## Task
Write out the material below again, unchanged.

## Recorded data
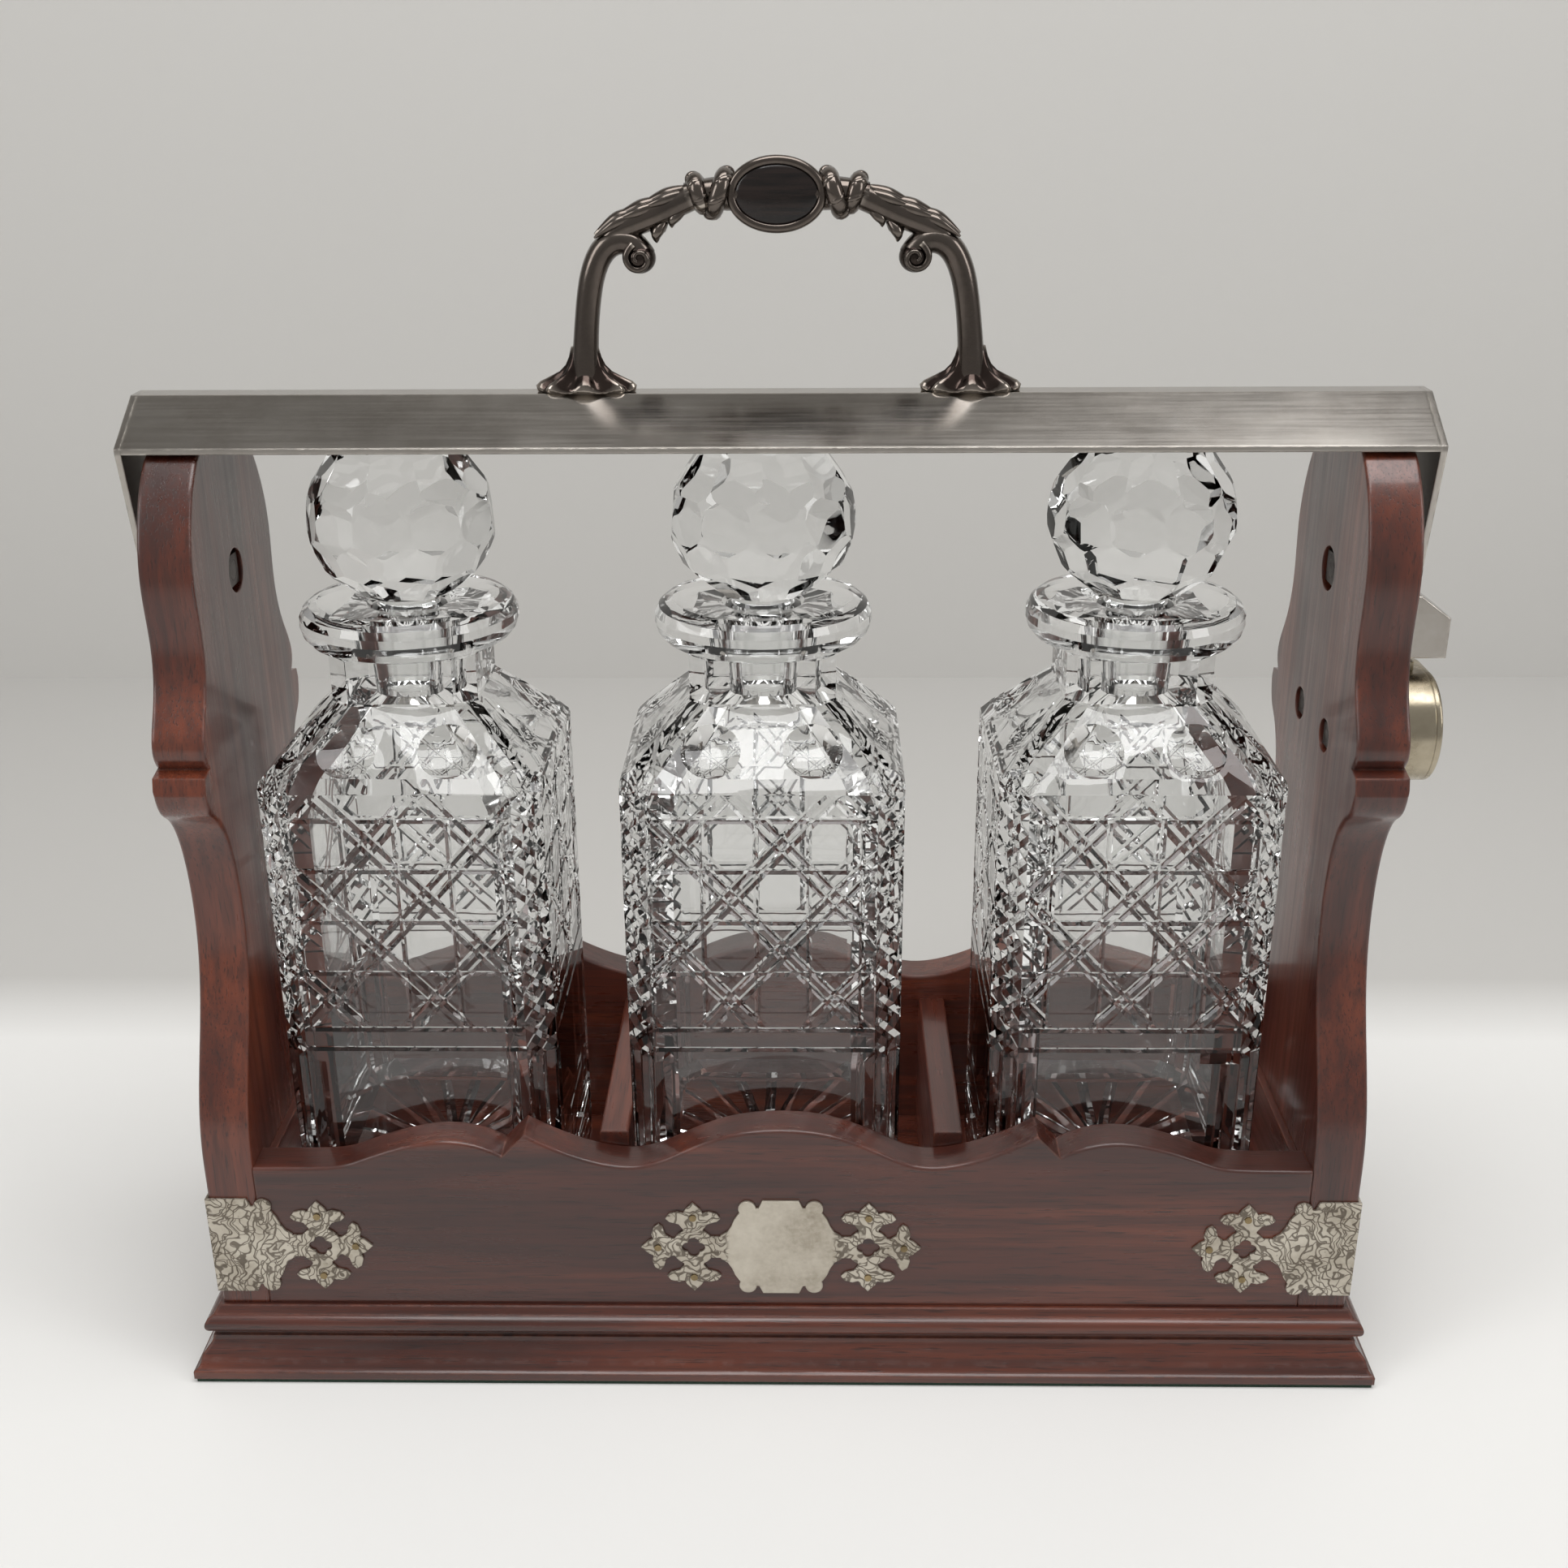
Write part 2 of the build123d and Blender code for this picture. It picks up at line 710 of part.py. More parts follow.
def make_bar_channel():
    inside_edge = bar_half_depth - bar_plate
    inside_fall = bar_slope * (inside_edge - ridge_half_width) + bar_plate * slope_stretch
    inside_ridge = ridge_half_width - bar_plate * (slope_stretch - 1) / bar_slope
    with BuildPart() as channel:
        with BuildSketch(Plane.YZ.offset(-plate_inner_x)):
            with BuildLine():
                Polyline(
                    *bar_roof_points(),
                    (inside_edge, bar_edge_z),
                    (inside_edge, ridge_z - inside_fall),
                    (inside_ridge, ridge_z - bar_plate),
                    (0, ridge_z - bar_plate),
                )
                mirror(about=Plane.YZ)
            make_face()
        extrude(amount=2 * plate_inner_x)
        with BuildSketch(Plane.XY.offset(ridge_z)):
            with Locations((-handle_foot_x, 0), (handle_foot_x, 0)):
                Circle(stud_radius + running_clearance)
        extrude(amount=-2 * bar_plate, mode=Mode.SUBTRACT)
    finish(channel, "bar_channel")


def catch_outline(top_drop):
    """The catch's outline seen from the end, down to a foot struck from the pivot."""
    with Locations((0, pivot_z)):
        Circle(catch_radius)
    with Locations((0, (pivot_z - top_drop + pivot_z - catch_radius - 1) / 2)):
        Rectangle(catch_width, catch_radius + 1 - top_drop, mode=Mode.INTERSECT)


def make_bar_side(name, side):
    """An end plate of the bar, hung on its pivot bolt; the right-hand one has a tail for the catch."""
    with BuildPart() as plate:
        with BuildSketch(Plane.YZ.offset(side * plate_inner_x)):
            with BuildLine():
                Polyline(*bar_roof_points(), (side_plate_end_radius, pivot_z))
                CenterArc((0, pivot_z), side_plate_end_radius, 0, -90)
                mirror(about=Plane.YZ)
            make_face()
        extrude(amount=side * bar_plate)
        if side > 0:
            with BuildSketch(Plane.YZ.offset(plate_inner_x)):
                catch_outline(0)
            extrude(amount=bar_plate)
        with BuildSketch(Plane.YZ.offset(side * plate_inner_x)):
            with Locations((0, pivot_z)):
                Circle(pivot_radius + running_clearance)
        extrude(amount=side * bar_plate, mode=Mode.SUBTRACT)
    finish(plate, name)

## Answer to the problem
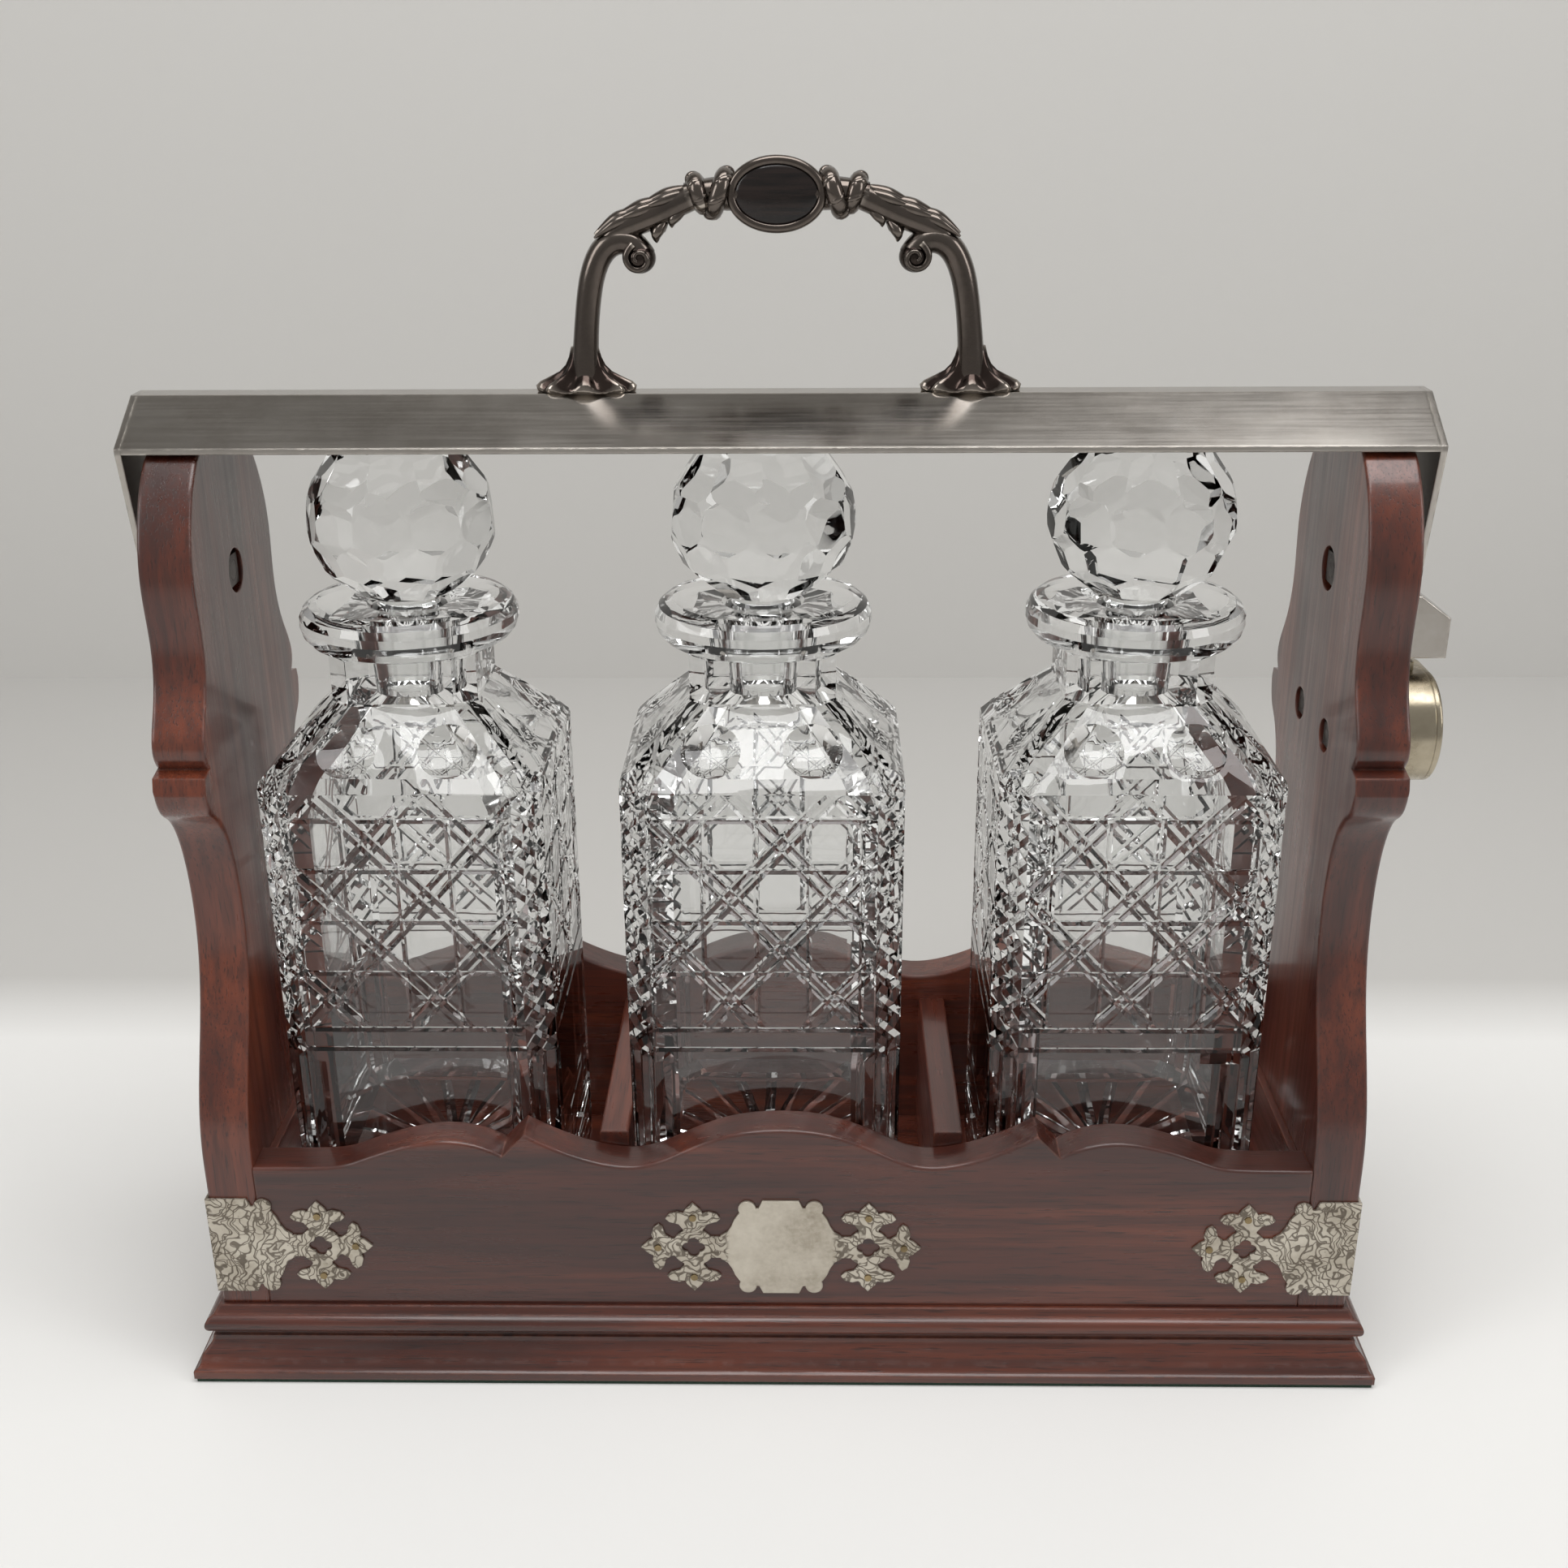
Write part 2 of the build123d and Blender code for this picture. It picks up at line 710 of part.py. More parts follow.
def make_bar_channel():
    inside_edge = bar_half_depth - bar_plate
    inside_fall = bar_slope * (inside_edge - ridge_half_width) + bar_plate * slope_stretch
    inside_ridge = ridge_half_width - bar_plate * (slope_stretch - 1) / bar_slope
    with BuildPart() as channel:
        with BuildSketch(Plane.YZ.offset(-plate_inner_x)):
            with BuildLine():
                Polyline(
                    *bar_roof_points(),
                    (inside_edge, bar_edge_z),
                    (inside_edge, ridge_z - inside_fall),
                    (inside_ridge, ridge_z - bar_plate),
                    (0, ridge_z - bar_plate),
                )
                mirror(about=Plane.YZ)
            make_face()
        extrude(amount=2 * plate_inner_x)
        with BuildSketch(Plane.XY.offset(ridge_z)):
            with Locations((-handle_foot_x, 0), (handle_foot_x, 0)):
                Circle(stud_radius + running_clearance)
        extrude(amount=-2 * bar_plate, mode=Mode.SUBTRACT)
    finish(channel, "bar_channel")


def catch_outline(top_drop):
    """The catch's outline seen from the end, down to a foot struck from the pivot."""
    with Locations((0, pivot_z)):
        Circle(catch_radius)
    with Locations((0, (pivot_z - top_drop + pivot_z - catch_radius - 1) / 2)):
        Rectangle(catch_width, catch_radius + 1 - top_drop, mode=Mode.INTERSECT)


def make_bar_side(name, side):
    """An end plate of the bar, hung on its pivot bolt; the right-hand one has a tail for the catch."""
    with BuildPart() as plate:
        with BuildSketch(Plane.YZ.offset(side * plate_inner_x)):
            with BuildLine():
                Polyline(*bar_roof_points(), (side_plate_end_radius, pivot_z))
                CenterArc((0, pivot_z), side_plate_end_radius, 0, -90)
                mirror(about=Plane.YZ)
            make_face()
        extrude(amount=side * bar_plate)
        if side > 0:
            with BuildSketch(Plane.YZ.offset(plate_inner_x)):
                catch_outline(0)
            extrude(amount=bar_plate)
        with BuildSketch(Plane.YZ.offset(side * plate_inner_x)):
            with Locations((0, pivot_z)):
                Circle(pivot_radius + running_clearance)
        extrude(amount=side * bar_plate, mode=Mode.SUBTRACT)
    finish(plate, name)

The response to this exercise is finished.